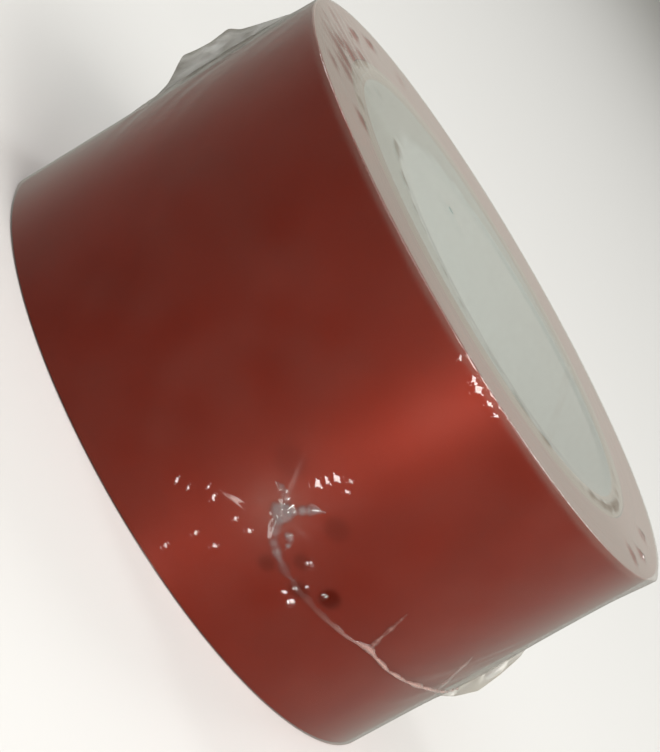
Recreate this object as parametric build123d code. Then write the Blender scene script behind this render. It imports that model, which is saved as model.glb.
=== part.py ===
"""A new roll of PVC electrical tape, sealed in clear shrink film.

The roll stands on one end face: +Z is the roll's axis, and the origin is the middle of the lower end face.
Angles round the roll are in degrees, counted from the front (-Y) towards the right (+X).
All lengths are in millimetres.
"""

from build123d import *
from math import cos, pi, radians, sin, sqrt
import os

# Tape: a strip wound on a paperboard core.
tape_width = 19.0
tape_length = 3000.0
tape_thickness = 0.13
core_bore_diameter = 26.0
core_ply_thicknesses = {"core_inner_ply": 0.40, "core_middle_ply": 0.45, "core_outer_ply": 0.40}

# Where the outer turn starts, at the strip's free end, and the stretch of that turn left with the winding.
free_end_angle = 150.0
outer_turn_overlap = 12.0

# Film: two plies that meet in one plane, welded on three sides and folded on the fourth.
film_thickness = 0.05
seam_height = 6.45
weld_width = 0.40
weld_crown = 0.10
vent_radius = 0.25
top_vent = (-4.7, 1.2)
base_vent = (5.2, -3.1)

# The bag's four corners, round the roll. The front one has shrunk to a pucker, and the others stand out as ears.
pucker_angle = 15.0
right_ear_angle = 90.0
back_ear_angle = 195.0
left_ear_angle = 270.0
weld_end_gap = 2.0

# The pucker: a small raised knot of film across the seam.
pucker_half_angle = 4.5
pucker_low = 4.7
pucker_high = 8.9
pucker_crown = 0.22

# Ears: crumpled flaps of doubled film. Heights up the roll of the flap's two ends and its tip, and how far it
# stands out. A flap is thin at its root and its tip, and fattest some way out, where its folds are.
ears = {
    "film_ear_left": {"angle": left_ear_angle, "low": 8.4, "tip": 11.6, "high": 17.6, "reach": 1.20},
    "film_ear_right": {"angle": right_ear_angle, "low": 5.4, "tip": 7.9, "high": 11.2, "reach": 0.80},
    "film_ear_back": {"angle": back_ear_angle, "low": 6.6, "tip": 9.4, "high": 14.6, "reach": 1.00},
}
ear_edge_thickness = 2 * film_thickness
ear_belly_thickness = 0.30
ear_belly_share = 0.35
ear_tip_radius = 1.2
hinge_gap = 0.12

# Sizes that follow from these.
core_outer_diameter = core_bore_diameter + 2 * sum(core_ply_thicknesses.values())
roll_radius = sqrt(4 / pi * tape_length * tape_thickness + core_outer_diameter**2) / 2
film_radius = roll_radius + film_thickness
height = tape_width + 2 * film_thickness
ear_root_radius = film_radius + hinge_gap


def direction(angle):
    """The unit vector out from the axis at an angle round the roll."""
    return Vector(sin(radians(angle)), -cos(radians(angle)))


def disc(radius, low, high):
    return Pos(0, 0, low) * Cylinder(radius, high - low, align=(Align.CENTER, Align.CENTER, Align.MIN))


def ring(inner, outer, low, high):
    return disc(outer, low, high) - disc(inner, low, high)


def wedge(start, end, low, high):
    """A slice of a disc wider than the roll, from one angle round to another."""
    reach = 2 * film_radius
    arc = CenterArc((0, 0), reach, start - 90, end - start)
    outline = [Line((0, 0), arc @ 0), arc, Line(arc @ 1, (0, 0))]
    return Pos(0, 0, low) * extrude(make_face(outline), high - low)


def spiral_face(start_radius):
    """The face inside one turn of the strip's outer side, which ends one thickness nearer the axis.

    It is two half circles about centres a quarter of a thickness either side of the axis, and the step between
    the turn's two ends.
    """
    out = direction(free_end_angle)
    offset = tape_thickness / 4
    first_radius = start_radius - offset
    second_radius = start_radius - 3 * offset
    first_half = CenterArc(out * offset, first_radius, free_end_angle - 90, 180)
    second_half = CenterArc(-out * offset, second_radius, free_end_angle + 90, 180)
    step = Line(out * (start_radius - tape_thickness), out * start_radius)
    return make_face([first_half, second_half, step])


def core_plies():
    """The core's paper plies, from the bore outwards."""
    plies = {}
    inner = core_bore_diameter / 2
    for name, thickness in core_ply_thicknesses.items():
        plies[name] = ring(inner, inner + thickness, film_thickness, film_thickness + tape_width)
        inner += thickness
    return plies


def tape_parts():
    """The wound strip, and its outer turn with the free end."""
    whole = extrude(spiral_face(roll_radius), tape_width)
    under_turn = extrude(spiral_face(roll_radius - tape_thickness), tape_width)
    overlap = wedge(free_end_angle - outer_turn_overlap, free_end_angle, 0, tape_width)
    outer_turn = whole - under_turn - overlap
    bore = disc(core_outer_diameter / 2, 0, tape_width)
    winding = whole - outer_turn - bore
    lift = Pos(0, 0, film_thickness)
    return {"tape_winding": lift * winding, "tape_outer_turn": lift * outer_turn}


def weld_spans():
    """The three welded sides, each between two corners of the bag."""
    return {
        "seam_weld_right": (pucker_angle + pucker_half_angle, right_ear_angle - weld_end_gap),
        "seam_weld_back": (right_ear_angle + weld_end_gap, back_ear_angle - weld_end_gap),
        "seam_weld_left": (back_ear_angle + weld_end_gap, left_ear_angle - weld_end_gap),
    }


def seam_welds():
    """Beads that take the film's place along the seam and stand a little proud of it."""
    low = seam_height - weld_width / 2
    high = seam_height + weld_width / 2
    bead = ring(roll_radius, film_radius + weld_crown, low, high)
    return {name: bead & wedge(*span, low, high) for name, span in weld_spans().items()}


def film_plies(welds):
    """Two cups that meet rim to rim at the seam plane. Each closes one end of the bore and has one vent hole."""
    skin = disc(film_radius, 0, height) - disc(roll_radius, film_thickness, height - film_thickness)
    for weld in welds.values():
        skin -= weld
    above = disc(2 * film_radius, seam_height, height)
    below = disc(2 * film_radius, 0, seam_height)
    top = (skin & above) - Pos(*top_vent) * disc(vent_radius, seam_height, height)
    base = (skin & below) - Pos(*base_vent) * disc(vent_radius, 0, seam_height)
    return {"film_top_ply": top, "film_base_ply": base}


def film_pucker():
    """The shrunken corner: a rounded patch on the film."""
    span = (pucker_angle - pucker_half_angle, pucker_angle + pucker_half_angle)
    patch = ring(film_radius, film_radius + pucker_crown, pucker_low, pucker_high)
    patch &= wedge(*span, pucker_low, pucker_high)
    outer_face = patch.faces().filter_by(GeomType.CYLINDER).sort_by(lambda face: face.area)[-1]
    return chamfer(outer_face.edges(), pucker_crown * 0.8)


def film_ear(angle, low, tip, high, reach):
    """A flap that stands straight out of the film along a line up the roll, with a rounded tip.

    It is the flap's outline, seen from the side, cut from a bar with the flap's section.
    """
    edge = ear_edge_thickness / 2
    belly = ear_belly_thickness / 2
    belly_out = reach * ear_belly_share
    half_section = [(0, edge), (belly_out, belly), (reach, edge)]
    other_half = [(x, -y) for x, y in reversed(half_section)]
    section = make_face(Polyline(*half_section, *other_half, close=True))
    bar = Pos(0, 0, low) * extrude(section, high - low)
    outline = make_face(Plane.XZ * Polyline((0, low), (reach, tip), (0, high), close=True))
    tip_corner = outline.vertices().sort_by(Axis.X)[-1]
    flap = bar & extrude(fillet(tip_corner, ear_tip_radius), belly, both=True)
    return Rot(0, 0, angle - 90) * Pos(ear_root_radius, 0, 0) * flap


def make_parts():
    welds = seam_welds()
    parts = core_plies() | tape_parts() | film_plies(welds) | welds
    parts["film_pucker"] = film_pucker()
    for name, shape in ears.items():
        parts[name] = film_ear(**shape)
    return parts


os.makedirs("parts", exist_ok=True)
for node, shape in make_parts().items():
    export_step(shape, f"parts/{node}.step")

print(f"roll diameter {2 * roll_radius:.2f} mm, wrapped {2 * film_radius:.2f} mm across and {height:.2f} mm high")
print(f"ear hinge lines are {ear_root_radius:.3f} mm from the axis")
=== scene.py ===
"""Looks for a new roll of electrical tape, sealed in clear shrink film.

Shapes are worked out in millimetres and turned into metres when a mesh is made. Angles round the roll are
in degrees, counted from the front (-Y) towards the right (+X), as in the part. A place on the side is an
angle round the roll and a height up it, and a place on an end face is its x and y.
"""

import math

import bpy
import numpy as np
from mathutils import Matrix, Vector


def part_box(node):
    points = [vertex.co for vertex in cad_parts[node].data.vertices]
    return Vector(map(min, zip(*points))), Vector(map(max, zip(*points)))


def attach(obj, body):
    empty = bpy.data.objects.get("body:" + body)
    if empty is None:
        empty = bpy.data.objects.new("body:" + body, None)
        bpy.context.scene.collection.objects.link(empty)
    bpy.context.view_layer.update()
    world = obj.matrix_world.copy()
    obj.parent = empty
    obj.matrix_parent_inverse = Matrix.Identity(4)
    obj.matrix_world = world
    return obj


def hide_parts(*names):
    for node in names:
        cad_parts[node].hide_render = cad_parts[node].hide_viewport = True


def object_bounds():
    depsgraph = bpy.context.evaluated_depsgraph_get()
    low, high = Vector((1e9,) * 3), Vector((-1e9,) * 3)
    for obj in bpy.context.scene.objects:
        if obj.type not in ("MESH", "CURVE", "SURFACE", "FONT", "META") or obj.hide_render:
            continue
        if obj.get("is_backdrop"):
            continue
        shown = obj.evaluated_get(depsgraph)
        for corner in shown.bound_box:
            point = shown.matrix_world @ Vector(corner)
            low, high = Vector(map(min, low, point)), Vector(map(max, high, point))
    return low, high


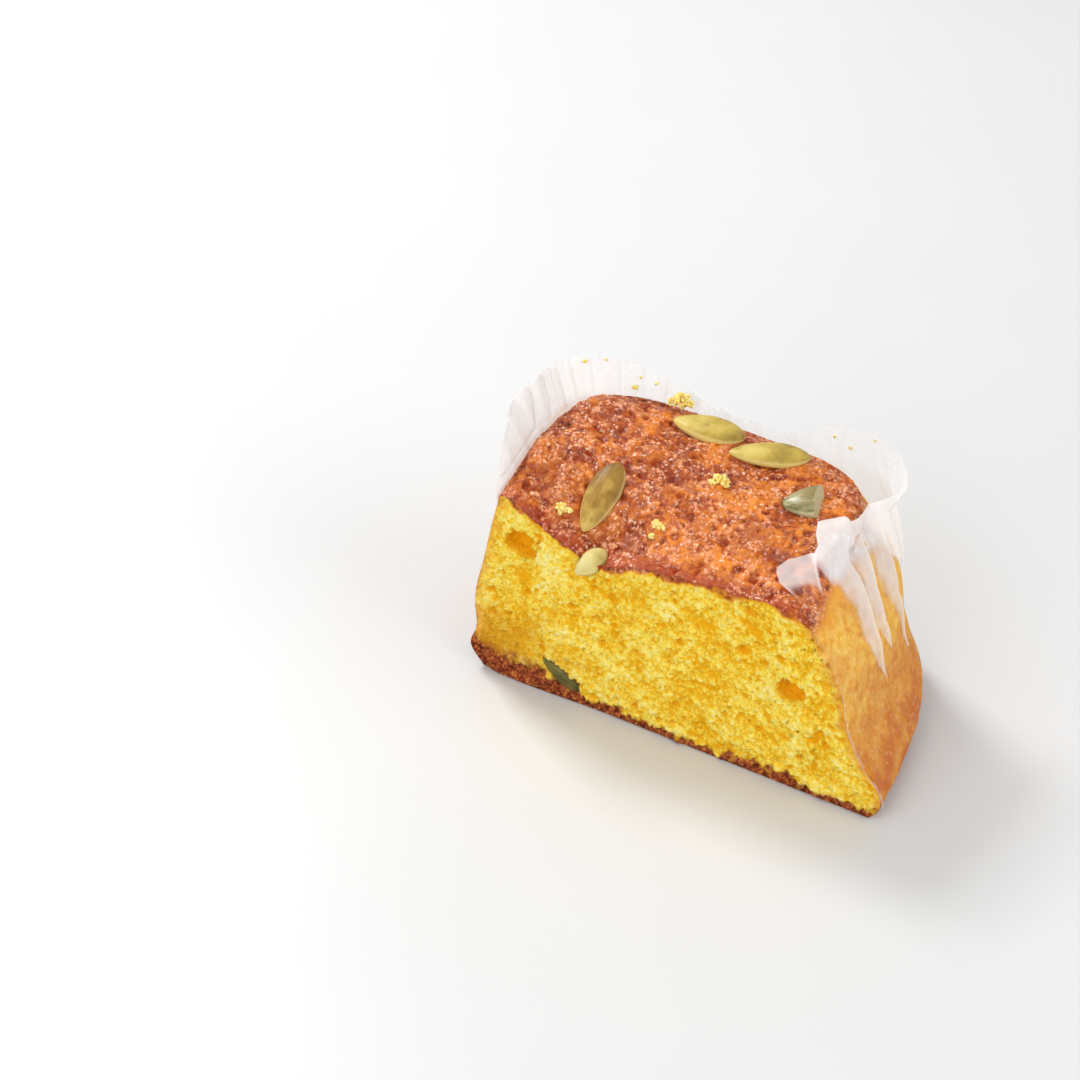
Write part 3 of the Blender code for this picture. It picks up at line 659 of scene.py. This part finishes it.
def pressed_pleat(left, right, soft_width):
    """Points of a pleat on the wall, and its fields: milk, line and shade.

    A pleat that is drawn after the photo turns milky over soft_width, a plain one has None."""
    ways, rows = between(left, right)
    bulge = 0.08 + 0.09 * np.sin(np.pi * ACROSS) * SHARES + 0.10 * ACROSS
    patch, over_dry = paper_point(ways, rows, PAPER_OUT + bulge)
    milk = (0.55 + 0.4 * ACROSS) * milkiness(ways) * (0.7 + 0.3 * smooth(SHARES, 0.0, 0.6))
    shadow = (1 - ACROSS) ** 3
    if soft_width is None:
        milk = milk * (0.55 + 0.45 * smooth(over_dry, -3.0, 1.0))
        shadow = 0.70 * shadow + 0.9 * smooth(ACROSS, 0.90, 1.0)
    else:
        # The soaked part ends in a ragged line that the fold's edge stays clear of
        milk = milk * smooth(ACROSS, 0.0, soft_width)
        ragged = 0.6 * noise(patch.reshape(-1, 3), 1.5, 93).reshape(milk.shape) * (1 - ACROSS) ** 2
        milk = milk + ragged * (milk > 0.01)
        shadow = 0.35 * shadow
    return patch, (np.clip(milk, 0, 1), 0.25 * smooth(ACROSS, 0.93, 1.0), shadow)


def make_paper(material):
    """The paper case: a thin wall round three sides with pressed pleats, and its floor."""
    points, faces, milk, line, shade = [], [], [], [], []

    def add(place, values):
        first = len(points)
        points.extend(place.reshape(-1, 3))
        faces.extend(grid_faces(first, *place.shape[:2]))
        for store, value in zip((milk, line, shade), values):
            store.extend(np.broadcast_to(value, place.shape[:2]).ravel())

    way = np.concatenate([np.linspace(0, 0.26, RIGHT_COLUMNS), np.linspace(0.26, 1, SHEET_COLUMNS)[1:]])
    rows = np.concatenate([np.linspace(0, 1, WALL_ROWS + 1), 1 + np.linspace(0, 1, FREE_ROWS + 1)[1:]])
    rows = rows[:, None]
    edge_row = np.interp(way, *np.array(TORN_EDGE).T)
    high = np.where(rows > 1, 1 + (rows - 1) * (edge_row - 1), rows)
    sheet, above = paper_point(way + 0 * high, high, PAPER_OUT)
    flat = sheet.reshape(-1, 3)
    above = above + (1.1 * noise(flat, 3.4, 91) + 0.7 * noise(flat, 1.3, 92)).reshape(above.shape)
    flap, crease = flap_share(way, high)
    dry = smooth(above, -0.7, 0.7) * milkiness(way) * smooth(way, 0.08, 0.11)
    dry = np.maximum(dry, FLAP_MILK * flap)
    sheet[0, :, 2] = GROUND
    sheet[:, [0, -1], 1] -= ENDS_OUT
    end_line = 0.6 * (1 - smooth(120 * way, 0.1, 0.4)) * (1 - 0.8 * smooth(rows, 0.45, 0.8))
    # Thin fold lines on the free part are painted in as lines of shade
    fold_shade_lines = sum(np.exp(-((way - spot) / half) ** 2) for spot, half in FOLD_SHADE_LINES)
    add(sheet, (dry, np.maximum(end_line, crease), 0.45 * fold_shade_lines * smooth(high, 1.0, 1.15)))

    for (left, right), soft_width in zip(PLEATS, PLEAT_SOFT):
        add(*pressed_pleat(left, right, soft_width))
    for tip, low, left, right in PLAIN_PLEATS:
        add(*pressed_pleat([(tip, low), (left, 2.0)], [(tip, low), (right, 2.0)], None))
    # The inner folds get painted shade along their edges
    fold_edge_shade = 1 - smooth(ACROSS, 0.0, 0.07) + 0.6 * smooth(ACROSS, 0.93, 1.0) + 0.25 * (1 - ACROSS)
    for left, right in INNER_FOLDS:
        inwards = 0.22 + 0.12 * np.sin(np.pi * ACROSS)
        patch, _ = paper_point(*between(left, right), PAPER_OUT - inwards)
        add(patch, (FOLD_MILK, 0.15, np.clip(fold_edge_shade, 0, 1)))

    # Floor under the cake, in strips between the two halves of the wall's lowest line
    half = len(way) // 2 + 1
    near, far = sheet[0, :half], sheet[0, ::-1][:half]
    floor = near + (far - near) * np.linspace(1, 0, FLOOR_STRIPS + 1)[:, None, None]
    add(floor, (0.0, 0.0, 0.0))
    item = mesh_piece("paper_wrap", points, faces, material, {"milk": milk, "line": line, "shade": shade})
    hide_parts("paper_case")
    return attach(item, "root")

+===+

GIVEN TASK: The lines from the one containing "mm across and" to the one containing "points = [vertex.co", both included, are to be extracted exactly; give no other line.

ANSWER TO THIS PROBLEM:
print(f"roll diameter {2 * roll_radius:.2f} mm, wrapped {2 * film_radius:.2f} mm across and {height:.2f} mm high")
print(f"ear hinge lines are {ear_root_radius:.3f} mm from the axis")
=== scene.py ===
"""Looks for a new roll of electrical tape, sealed in clear shrink film.

Shapes are worked out in millimetres and turned into metres when a mesh is made. Angles round the roll are
in degrees, counted from the front (-Y) towards the right (+X), as in the part. A place on the side is an
angle round the roll and a height up it, and a place on an end face is its x and y.
"""

import math

import bpy
import numpy as np
from mathutils import Matrix, Vector


def part_box(node):
    points = [vertex.co for vertex in cad_parts[node].data.vertices]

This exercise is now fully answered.